Satin: Sits between cream and matte — a soft, low-shine finish that looks expensive without the full gloss of a standard top coat. Flattering across all tones, particularly good on olive and medium skin where it adds warmth without high shine.
Jelly: A newer finish — translucent, high-gloss, almost gel-like in its depth. Works beautifully on fair and light-medium skin as a modern take on the "your nails but better" look. On deep skin, the translucency issue applies: unless the jelly base is deeply pigmented, it tends to disappear.
The practical rule: if you want certainty, choose cream.
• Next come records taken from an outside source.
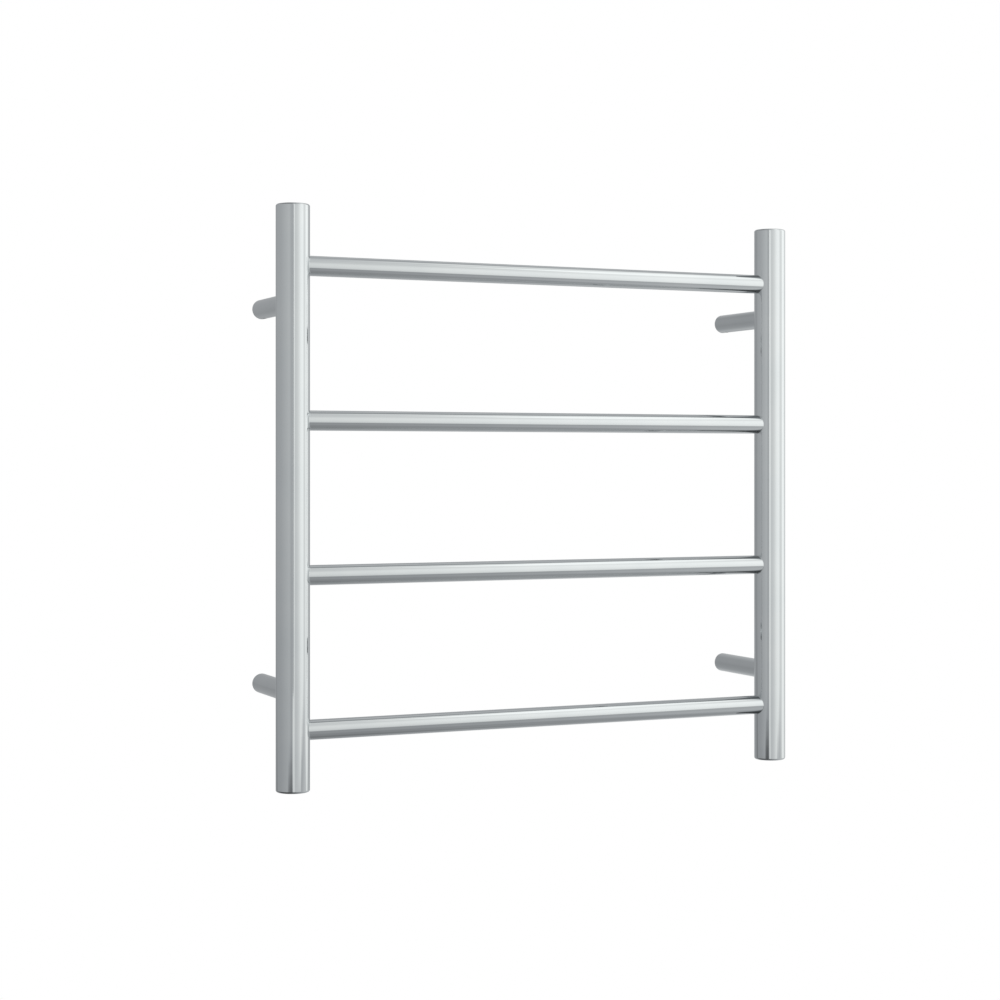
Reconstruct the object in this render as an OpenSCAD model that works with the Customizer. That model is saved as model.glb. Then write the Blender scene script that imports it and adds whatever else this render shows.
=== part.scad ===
// Electric towel warmer rack for a wall: a welded ladder of round steel tubes,
// heated from inside by one cable. It slides over four wall spigots and is held
// by four lock screws. All lengths are in millimetres.
// X runs along the rails, +Y points into the wall, and +Z is up. The origin lies
// on the wall plane, at the centre of the rectangle of the four wall screws.

/* [Rack] */
// Overall width across both posts
rack_w = 550; // [450:5:900]
// Overall height of the posts
rack_h = 550; // [500:5:900]
// Distance from the wall to the plane of the post and rail axes
wall_reach = 99; // [90:1:140]
// Distance from a post's end to the nearest rail's axis
rail_inset = 57; // [50:1:70]
// Distance from a post's end to the nearest standoff's axis
standoff_inset = 92; // [88:1:110]

/* [Tubes] */
// Outer diameter of the posts
post_d = 32; // [32:0.5:38]
// Wall thickness of the posts
post_wall = 1.5; // [1.2:0.1:1.6]
// Outer diameter of the rails
rail_d = 19; // [18:0.5:22]
// Wall thickness of the rails
rail_wall = 1; // [0.8:0.1:1.5]
// Outer diameter of the standoffs
standoff_d = 19; // [19:0.5:22]
// Wall thickness of the standoffs
standoff_wall = 2; // [1.8:0.1:2]
// Radius of the rounded rims of the post caps
cap_edge_r = 2; // [1:0.25:2.5]

/* [Wall fixing] */
// Length of a wall spigot, which is how far the rack slides onto it
spigot_len = 28; // [24:1:40]
// Diameter of the hole for the wall screw in a spigot
screw_hole_d = 4.5; // [4:0.1:4.5]
// Diameter of a lock screw's thread
lock_screw_d = 5; // [4:0.5:5]
// Length of a lock screw
lock_screw_len = 4; // [3.5:0.25:4.25]
// Distance from the wall to a lock screw's axis
lock_screw_inset = 12; // [10:1:16]

/* [Heating] */
// Diameter of the heating cable
cable_d = 4; // [3.5:0.25:4.5]
// Radius of the heating cable's bends, on its axis
cable_bend_r = 8; // [7:0.25:8]
// Diameter of the bore for the supply lead in its grommet
lead_bore_d = 5; // [4.5:0.1:5.2]

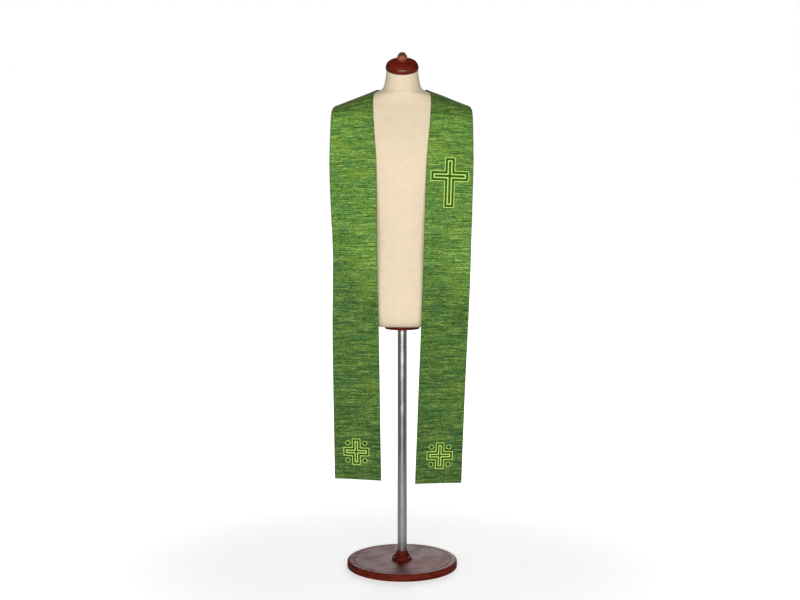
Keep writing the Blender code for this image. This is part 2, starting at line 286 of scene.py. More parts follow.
def yarn_rows(waver: float = 0.0016) -> EffectGroup:
    """Rows of yarn along U, one above the other in V, whose tone varies along them.

    Args:
        waver: How far a row wanders from straight, in metres.

    Returns:
        The group.
    """
    group = EffectGroup(
        "yarn rows",
        {"Vector": VECTOR, "Pitch": FLOAT, "Length": FLOAT, "Seed": FLOAT},
        {"Tone": FLOAT, "Crown": FLOAT},
    )
    graph, given = group.graph, group.given
    place = graph.add("ShaderNodeSeparateXYZ", {0: given["Vector"]}).outputs
    drift = graph.math("SUBTRACT", graph.noise(given["Vector"], WAVER_SCALE, detail=3.0), 0.5)
    drift = graph.math("MULTIPLY", drift, waver)
    rows = graph.math("DIVIDE", graph.math("ADD", place[1], drift), given["Pitch"])
    row = graph.math("MULTIPLY_ADD", graph.math("FLOOR", rows), ROW_SHIFT, given["Seed"])
    along = graph.math("DIVIDE", place[0], given["Length"])
    spot = graph.add("ShaderNodeCombineXYZ", {0: along, 1: row, 2: given["Seed"]}).outputs[0]
    group.put_out("Tone", graph.noise(spot, rough=0.55))
    crown = graph.math("SINE", graph.math("MULTIPLY", graph.math("FRACT", rows), math.pi))
    group.put_out("Crown", crown)
    return group


def wood_grain() -> EffectGroup:
    """Fine lengthwise grain with a few broader bands.

    Returns:
        The group.
    """
    group = EffectGroup(
        "wood grain",
        {"Vector": VECTOR, "Deep": COLOUR, "Bright": COLOUR},
        {"Color": COLOUR, "Height": FLOAT},
    )
    graph, given = group.graph, group.given
    thin, wide = (graph.stretched(given["Vector"], scale) for scale in (FINE_GRAIN, BROAD_GRAIN))
    fine, broad = graph.noise(thin, detail=4.0, rough=0.6), graph.noise(wide)
    level = graph.weighted((broad, BROAD_SHARE), (fine, 1.0 - BROAD_SHARE))
    blend = graph.remap(level, *GRAIN_SPAN)
    group.put_out("Color", graph.mix(blend, given["Deep"], given["Bright"]))
    group.put_out("Height", fine)
    return group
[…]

If you want a barely-there effect, choose sheer if you are fair, cream in a lighter depth if you are medium or darker.
The Cuticle Test — The Fastest Way to Know If a Nude Actually Works
One coat. That is all the test requires.
Apply a single coat of the nude you are considering and look immediately at the cuticle area — not the centre of the nail. The cuticle is the most accurate indicator of whether a shade is compatible with your skin tone, because the skin is thin and the undertone relationship between polish and skin is most visible there.
If the cuticle looks reddish or irritated, the polish has too much blue in its base for your skin's undertone. If it looks dark or pronounced — like it is drawing attention to the cuticle line — the shade is too pink for your tone. If the cuticle looks like your skin — continuous, uninterrupted — the nude is working.
This test comes directly from professional manicurists including Deborah Lippmann and was referenced in Gelish's undertone test guide. It works in a salon, it works at home, and it works before you buy if you are able to swatch at a counter.
The other useful check: look at your hands a metre away from a mirror. A nude that is working should make your hands look quietly polished — the nails visible but unremarkable in the best possible way. If your hands look grey, sallow, or like the nails have disappeared, the shade is not right.